Обитатели трав и горных лесов (обезьяны и лягушки)
— Послушай, Герцог, мне очень жаль, но другого выхода у нас нет. Если окружной инспектор заглянет к нам на обратном пути в Мамфе, тебе надо будет воспользоваться возможностью и вернуться с ним. А если нет — придется тебя нести до Баменды.
— А может, лучше все же вернуться в Мамфе?
— Много ли ты пройдешь — у тебя же все ноги в гноящихся язвах.
— Да... Конечно, ты прав, только вот чертовски обидно уходить отсюда как раз тогда, когда началась самая интересная работа.
— Слушай, — сказал я. — Скажу тебе все начистоту. Не можем же мы с Джорджем до бесконечности промывать тебе ноги марганцовкой через каждые два часа: чтобы иметь право проматывать чужие деньги, нам нужно сделать еще кучу работы в этих горах. И еще вот что: хочешь убедиться, что над нами нависло несчастье, — прислушайся к загробному вою в лесу. Сам знаешь, что бывает каждый раз, как услышишь этот голос. Можешь считать меня темным, суеверным человеком, но признайся — в нем есть что-то сверхъестественное.
Мы угрюмо молчали в ожидании очередного вопля из преисподней. И вот он прозвучал, одинокий и отчетливый, повергая наши души в черные глубины отчаяния. Нет на земле другого столь дикого, жуткого, потустороннего звука, который сравнился бы с этим душераздирающим свистом, пронизывающим ночную тьму среди безлюдных нагорий, способным свести с ума. Начинаясь с еле слышного звука, он нарастает до неимоверного воя, не меняя тональности, и внезапно обрывается. Потом, после зловещего молчания ровно на пятьдесят секунд, он включается вновь. Сила и слышимость его колоссальны, и стоило нам его услышать, как тут же случалась нешуточная беда. Он завывал, как душа, страждущая в аду, как раз накануне болезни Герцога. Он стенал и воздыхал, когда я валялся в приступе лихорадки. Он взывал к небесам, взвинчиваясь до немыслимого крещендо, словно чувствуя нашу печаль, когда мы покидали эту таинственную страну, пробираясь среди горных бастионов, где ветер стонал в травах и молнии трепетали среди вершин.
Той ночью легионы истерзанных душ взывали тут и там по всей громадной долине, изливая невыносимую тоску одиночества, — каждая на своем месте и в собственном ритме.

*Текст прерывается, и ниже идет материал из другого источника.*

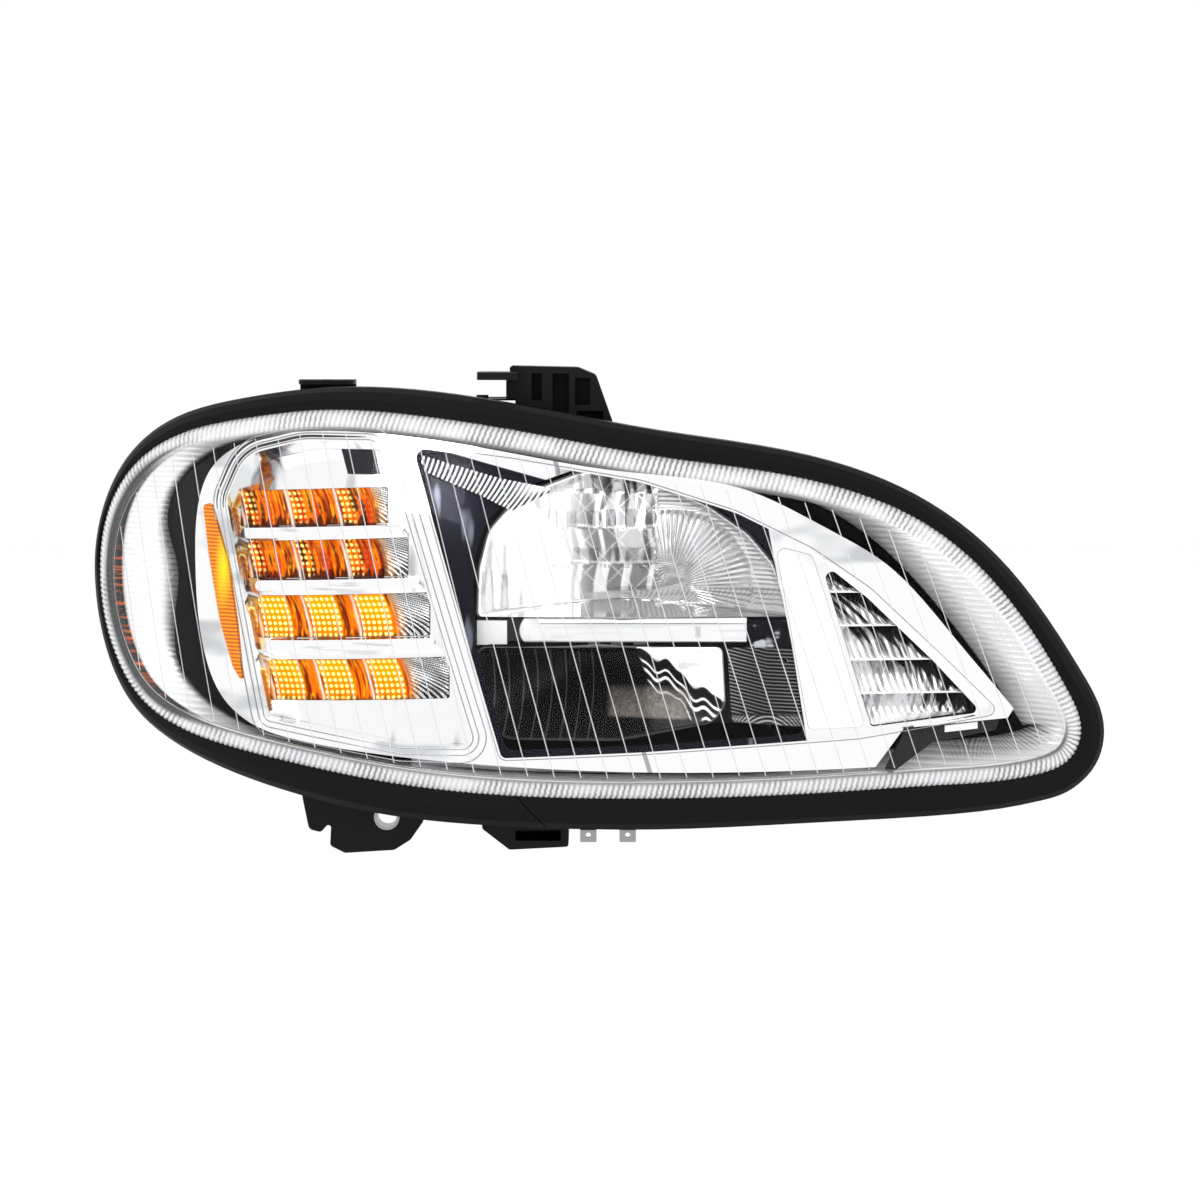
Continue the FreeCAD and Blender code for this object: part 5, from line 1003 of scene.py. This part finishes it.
def grained(name, colour, metallic=0.0, roughness=0.5, spread=0.12, mottle=0.2, scale=900.0, bump=0.15,
            coat=0.0, specular=0.5):
    """A plain finish with grain: colour mottle, roughness and a shallow bump from the shared group."""
    material, tree, shader = new_material(name, metallic, roughness)
    height = add_grain(tree, shader, (*colour, 1), roughness, spread, mottle, scale)
    if bump:
        add_bump(tree, shader, bump, GRAIN_HEIGHT, height)
    set_inputs(tree, shader, {"Coat Weight": coat, "Specular IOR Level": specular})
    return material


def toned(name, metallic, roughness, glow=0.0, spread=0.06, metal_mask=None, specular=0.5):
    """A finish whose colour is the piece's tone attribute, which holds painted shade, highlights and
    reflections besides colour; lit areas also give a little light, as painted light.
    """
    material, tree, shader = new_material(name, metallic, roughness)
    tone = attribute(tree, "tone", "Color")
    add_grain(tree, shader, tone, roughness, spread, TONED_MOTTLE, TONED_GRAIN_SCALE)
    set_inputs(tree, shader, {"Specular IOR Level": specular})
    if metal_mask:
        set_inputs(tree, shader, {"Metallic": attribute(tree, metal_mask)})
    if glow:
        light = mix(tree, attribute(tree, "lit"), (0, 0, 0, 1), tone)
        set_inputs(tree, shader, {"Emission Color": light, "Emission Strength": glow})
    return material


def clear_skin(name, roughness, base_alpha, ior):
    """Thin clear plastic: a mirror whose cover is the Fresnel reflection plus a little haze."""
    material, tree, shader = new_material(name, 1.0, roughness)
    fresnel = make_node(tree, "Fresnel", {"IOR": ior}).outputs[0]
    cover = calculate(tree, "MULTIPLY_ADD", object_noise(tree, 14.0), base_alpha, fresnel)
    set_inputs(tree, shader, {"Base Color": (1, 1, 1, 1), "Alpha": cover})
    return material


def rim_beads():
    """Clear beads seen against each other: pale and nearly closed, with painted shade in the grooves between
    them.
    """
    material, tree, shader = new_material("rim_beads", 0.0, 0.16)
    share = map_range(tree, object_noise(tree, 30.0), 0.35, 0.62, 0.25)
    depth = calculate(tree, "MULTIPLY", attribute(tree, "groove"), share)
    set_inputs(tree, shader, {
        "Base Color": mix(tree, depth, (0.93, 0.935, 0.95, 1), (0.09, 0.092, 0.10, 1)),
        "Alpha": map_range(tree, attribute(tree, "cover"), 0.0, 1.0, 0.06, 0.88), "Coat Weight": 0.4})
    return material


def ridge_clear():
    """Clear ridges in pale grey, a painted highlight of the light they catch, whose cover comes and goes with
    noise.
    """
    material, tree, shader = new_material("ridge_clear", 0.0, 0.2)
    cover = map_range(tree, object_noise(tree, 12.0), 0.35, 0.65, 0.42, 0.70)
    set_inputs(tree, shader, {"Base Color": (0.68, 0.69, 0.71, 1), "Alpha": cover})
    return material


def marker_amber():
    """Amber leaf: orange with a bright yellow hot spot above its middle, and darker level ribs."""
    material, tree, shader = new_material("marker_amber", 0.0, 0.12)
    place = object_place(tree)
    move = make_node(tree, "Mapping", {"Vector": place, "Location": HOT_SPOT_PLACE, "Scale": HOT_SPOT_SIZE},
                     vector_type="TEXTURE")
    spot = make_node(tree, "TexGradient", {"Vector": move.outputs["Vector"]}, gradient_type="SPHERICAL")
    ribs = make_node(tree, "TexWave", {"Vector": place, "Scale": 130.0, "Distortion": 1.2},
                     bands_direction="Z")
    body = mix(tree, ribs.outputs["Fac"], (0.92, 0.30, 0.0, 1), (0.48, 0.07, 0.0, 1))
    glow = mix(tree, spot.outputs["Fac"], body, (1.0, 0.70, 0.0, 1))
    add_bump(tree, shader, 0.35, 0.0005, ribs.outputs["Fac"])
    set_inputs(tree, shader, {"Base Color": glow, "Emission Color": glow, "Emission Strength": 0.22,
                              "Coat Weight": 0.2, "Specular IOR Level": 0.2})
    return material


def streaked_chrome(name, light, dark, share, stretch, roughness=0.06):
    """Bright metal with painted soft dark reflections: stretched noise picks where the darker tone shows."""
    material, tree, shader = new_material(name, 1.0, roughness)
    move = make_node(tree, "Mapping", {"Vector": object_place(tree), "Scale": stretch})
    streak = make_node(tree, "TexNoise", {"Vector": move.outputs["Vector"], "Scale": 1.0, "Detail": 2.0})
    pick = map_range(tree, streak.outputs["Fac"], share, share + STREAK_EDGE, interpolation_type="SMOOTHSTEP")
    set_inputs(tree, shader, {"Base Color": mix(tree, pick, (*light, 1), (*dark, 1))})
    return material


def add_patch(material, colour, edges):
    """A painted tone past every edge, for painted shade and painted highlights: each edge is a share of x and
    of z that rises from low to high.
    """
    tree = material.node_tree
    shader = tree.nodes["Principled BSDF"]
    tone = shader.inputs["Base Color"].links[0].from_socket
    place, mask = object_place(tree), None
    for x_share, z_share, low, high in edges:
        across = make_node(tree, "VectorMath", {0: place, 1: (x_share, 0, z_share)}, operation="DOT_PRODUCT")
        edge = map_range(tree, across.outputs["Value"], low, high)
        mask = edge if mask is None else calculate(tree, "MULTIPLY", mask, edge)
    set_inputs(tree, shader, {"Base Color": mix(tree, mask, tone, (*colour, 1))})


def dress(material, *nodes):
    """CAD nodes that show as they are get a finish of their own."""
    for node in nodes:
        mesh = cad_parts[node].data
        mesh.materials.clear()
        mesh.materials.append(material)


def clothe(piece, material):
    piece.data.materials.append(material)


GRAIN = make_grain_group()
make_studio()

dress(grained("housing_black", (0.010, 0.010, 0.011), 0.0, 0.46, 0.14, 0.35, 700.0, 0.25, 0.0, 0.22),
      "rear_housing", "service_cap", "driver_module", "main_connector", "aim_gear_case", "lens_sealant",
      "bezel_edge_strip")
dress(grained("bracket_black", (0.006, 0.006, 0.0066), 0.0, 0.44, 0.16, 0.4, 600.0, 0.2, 0.0, 0.14),
      "upper_bracket", "outer_bracket", "hook_bracket", "locator_block", "snubber_tip")
dress(grained("surround_rubber", (0.0045, 0.0045, 0.0048), 0.0, 0.44, 0.10, 0.25, 1400.0, 0.3, 0.0, 0.09),
      "rubber_surround")
dress(grained("seal_rubber", (0.20, 0.03, 0.02), 0.0, 0.6, 0.1, 0.3, 900.0, 0.2),
      "service_cap_seal", "signal_socket_seal")
dress(grained("vent_rubber", (0.02, 0.02, 0.02), 0.0, 0.65, 0.1, 0.3, 900.0, 0.2), "vent_caps")

bezel_chrome = streaked_chrome("bezel_chrome", (0.97, 0.975, 0.98), (0.62, 0.63, 0.65), 0.60, (9, 9, 30))
add_patch(bezel_chrome, (0.42, 0.43, 0.45), BEZEL_SHADE)
dress(bezel_chrome, "chrome_bezel")
turn_chrome = streaked_chrome("turn_chrome", (0.93, 0.935, 0.94), (0.40, 0.41, 0.43), 0.60, (40, 20, 8), 0.1)
add_patch(turn_chrome, (0.03, 0.03, 0.035), TURN_SHADE)
dress(turn_chrome, "turn_reflector")
dress(streaked_chrome("bar_chrome", (0.97, 0.97, 0.975), (0.72, 0.72, 0.74), 0.58, (20, 20, 260)),
      "turn_bars", "shelf_trim")
dark_chrome = streaked_chrome("dark_chrome", (0.012, 0.012, 0.018), (0.16, 0.165, 0.20), 0.60, (60, 20, 12),
                              0.16)
add_patch(dark_chrome, (0.95, 0.955, 0.96), MASK_BRIGHT_END)
add_patch(dark_chrome, (0.88, 0.885, 0.89), MASK_BRIGHT_CORNER)
dress(dark_chrome, "beam_mask")
dress(streaked_chrome("cheek_chrome", (0.010, 0.010, 0.014), (0.60, 0.61, 0.66), 0.60, (60, 30, 90), 0.12),
      "beam_side_panel")

panel_silver = grained("panel_silver", (0.93, 0.935, 0.94), 0.25, 0.34, 0.1, 0.30, 420.0, 0.5)
dress(panel_silver, "position_light_panel")
dress(grained("block_white", (0.84, 0.845, 0.85), 0.0, 0.4, 0.08, 0.1, 800.0, 0.1, 0.3), "shelf_end_block")
dress(grained("shelf_aluminium", (0.55, 0.56, 0.58), 0.9, 0.32, 0.1, 0.3, 800.0, 0.2),
      "led_shelf", "heat_sink")
dress(grained("carrier_grey", (0.05, 0.05, 0.055), 0.0, 0.5, 0.1, 0.3), "reflector_carrier")
dress(grained("plated_steel", (0.36, 0.36, 0.35), 1.0, 0.34, 0.16, 0.35, 500.0, 0.12),
      "pivot_ball_studs", "aim_rod", "aim_drive", "bezel_screws", "snubber_pin", "pivot_bush", "u_nuts")
dress(grained("pin_brass", (0.72, 0.55, 0.22), 1.0, 0.3, 0.1, 0.2), "connector_pins")
dress(grained("gear_white", (0.8, 0.79, 0.74), 0.0, 0.4), "aim_gear")
dress(grained("socket_grey", (0.11, 0.11, 0.12), 0.0, 0.45), "signal_socket")
dress(grained("circuit_board", (0.02, 0.12, 0.05), 0.0, 0.35, 0.1, 0.5, 260.0, 0.1, 0.4),
      "side_marker_board", "turn_led_board", "position_led_board")
dress(grained("led_amber", (1.0, 0.6, 0.1), 0.0, 0.3, 0.05, 0.1, 900.0, 0.0), "turn_leds", "signal_bulb")
dress(grained("led_white", (1.0, 0.97, 0.85), 0.0, 0.3, 0.05, 0.1, 900.0, 0.0),
      "position_leds", "low_beam_leds", "high_beam_leds")
dress(marker_amber(), "side_marker_lens")

lens, rim = make_lens()
clothe(lens, clear_skin("clear_lens", 0.01, 0.004, 1.10))
clothe(rim, rim_beads())
clothe(make_ridges(), ridge_clear())
clothe(make_skirt(), toned("skirt_silver", 0.35, 0.3, 0.0, 0.1))
amber = toned("turn_amber", 0.0, 0.2, 1.0, metal_mask="fan", specular=0.04)
for row in make_turn_rows():
    clothe(row, amber)
clothe(make_low_reflector(), toned("beam_chrome", 0.85, 0.10, 0.25))
clothe(make_high_reflector(), toned("beam_chrome_dark", 0.3, 0.2, 0.9, specular=0.05))
clothe(make_shelf_trim(), toned("trim_chrome", 0.5, 0.16, 0.4))
line_grey = grained("line_grey", (0.36, 0.365, 0.38), 0.9, 0.2, 0.08, 0.8, 300.0, 0.1)
arch_dark = grained("arch_dark", (0.07, 0.072, 0.08), 0.9, 0.2, 0.08, 0.8, 160.0, 0.1)
clothe(loop_ridges("turn_frame_lines", TURN_OPENING, (1.6, 5.4, 10.2), 0.8, BEZEL_DEPTH, 0.4), line_grey)
# Dark ridges round the arch stand for painted shade
clothe(loop_ridges("arch_shade_lines", TURN_OPENING, (3.4, 8.0), 1.9, BEZEL_DEPTH, 0.45, 0.2), arch_dark)
clothe(loop_ridges("main_frame_lines", MAIN_OPENING, (1.5,), 0.7, BEZEL_DEPTH, 0.4), line_grey)
clothe(make_strip_insert(), panel_silver)
clothe(make_apron_lip(), toned("lip_silver", 0.35, 0.3, 0.0, 0.1))
step_chrome = toned("step_chrome", 0.85, 0.14, 0.3)
clothe(make_step_reflector(), step_chrome)
clothe(make_flute_strip(), step_chrome)
clothe(make_side_panel(), toned("panel_black", 0.1, 0.35, specular=0.1))

bpy.ops.mesh.primitive_plane_add(size=FLOOR_SIZE, location=FLOOR_PLACE)
floor = bpy.context.object
floor.name = "floor"
clothe(floor, grained("floor_pale", (1.0, 1.0, 1.0), 0.0, 0.8, 0.05, 0.03, 40.0, 0.0))
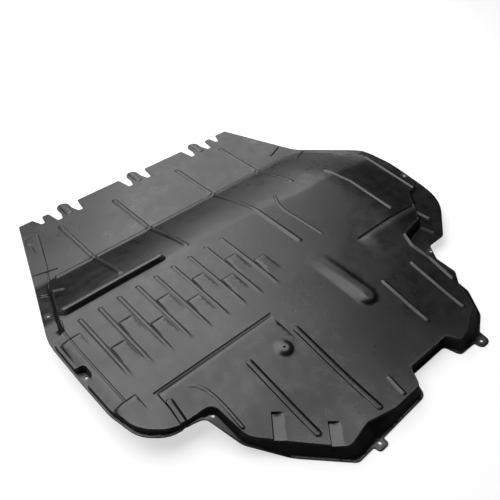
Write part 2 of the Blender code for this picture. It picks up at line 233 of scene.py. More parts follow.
class FinishSettings(bpy.types.PropertyGroup):
    color: colour("Plastic", "Colour of the black moulded plastic", (0.0045, 0.0042, 0.0046, 1.0))
    # Lighter colour of the crests: wear, and a painted highlight along them.
    crest_wear_and_highlight_color: colour(
        "Rubbed plastic", "Colour of the plastic where its crests are rubbed", (0.05, 0.049, 0.05, 1.0))
    roughness: number(
        "Roughness", "Mean roughness of the satin surface", 0.32, 0.0, 1.0, subtype="FACTOR")
    grain_scale: number(
        "Grain scale", "Number of grains of the moulded texture in a metre", 900.0, 50.0, 4000.0)
    grain_depth: metres("Grain depth", "Depth of the moulded grain", 0.00012, 0.0, 0.001)


class StageSettings(bpy.types.PropertyGroup):
    floor_color: colour("Floor", "Colour of the pale floor", (0.4, 0.4, 0.4, 1.0))
    floor_glow: number(
        "Floor glow", "Share of the floor's colour that other surfaces mirror", 0.22, 0.0, 1.0,
        subtype="FACTOR")
    floor_lift: number("Floor lift", "Light added to the floor in the camera's own view", 0.62, 0.0, 1.0)
    key_power: number(
        "Key light", "Power of the large soft light over the part", 128.0, 0.0, 1000.0, unit="POWER")
    back_power: number(
        "Back light", "Power of the tall soft light behind the part", 30.0, 0.0, 1000.0, unit="POWER")
    room_light: number("Room light", "Strength of the even light from all around", 0.02, 0.0, 2.0)


def smooth(t):
    t = np.clip(t, 0, 1)
    return t * t * (3 - 2 * t)


def eased(t, ends):
    """From 0 to 1 at an even slope, rounded over this share of the way at both ends."""
    t = np.clip(t, 0, 1)
    even = 1 / (1 - ends)
    early = even * t * t / (2 * ends)
    late = 1 - even * (1 - t) ** 2 / (2 * ends)
    return np.where(t < ends, early, np.where(t > 1 - ends, late, even * (t - ends / 2)))


def spread(first, last, count):
    """Evenly spaced numbers from the first to the last."""
    return [first + (last - first) * k / (count - 1) for k in range(count)]


def rounded(corners):
    """A closed polygon of (x, y, radius) corners, with an arc at each corner that has a radius."""
    path = []
    count = len(corners)
    for i, (x, y, radius) in enumerate(corners):
        here = Vector((x, y))
        if radius <= 0:
            path.append(here)
            continue
        back = Vector(corners[i - 1][:2]) - here
        ahead = Vector(corners[(i + 1) % count][:2]) - here
        turn = math.pi - back.angle(ahead)
        reach = min(radius * math.tan(turn / 2), 0.48 * back.length, 0.48 * ahead.length)
        radius = reach / math.tan(turn / 2)
        middle = (back.normalized() + ahead.normalized()).normalized()
        centre = here + middle * math.hypot(radius, reach)
        start = here + back.normalized() * reach - centre
        steps = max(1, math.ceil(turn / ARC_STEP))
        way = math.copysign(turn, ahead.x * back.y - ahead.y * back.x)
        for k in range(steps + 1):
            cos, sin = math.cos(way * k / steps), math.sin(way * k / steps)
            path.append(centre + Vector((start.x * cos - start.y * sin, start.x * sin + start.y * cos)))
    return path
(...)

Мы знали, что нам предстоит расстаться и наш маленький отряд станет еще меньше, быть может, на много месяцев, но не только эта мрачная перспектива занимала наши мысли.
— Черт бы побрал воющих тварей! — вырвалось у меня. — Надо выяснить, что это такое. Уверен, что не млекопитающее, хотя и не могу объяснить почему, и больше чем уверен, что тут нет ничего сверхъестественного.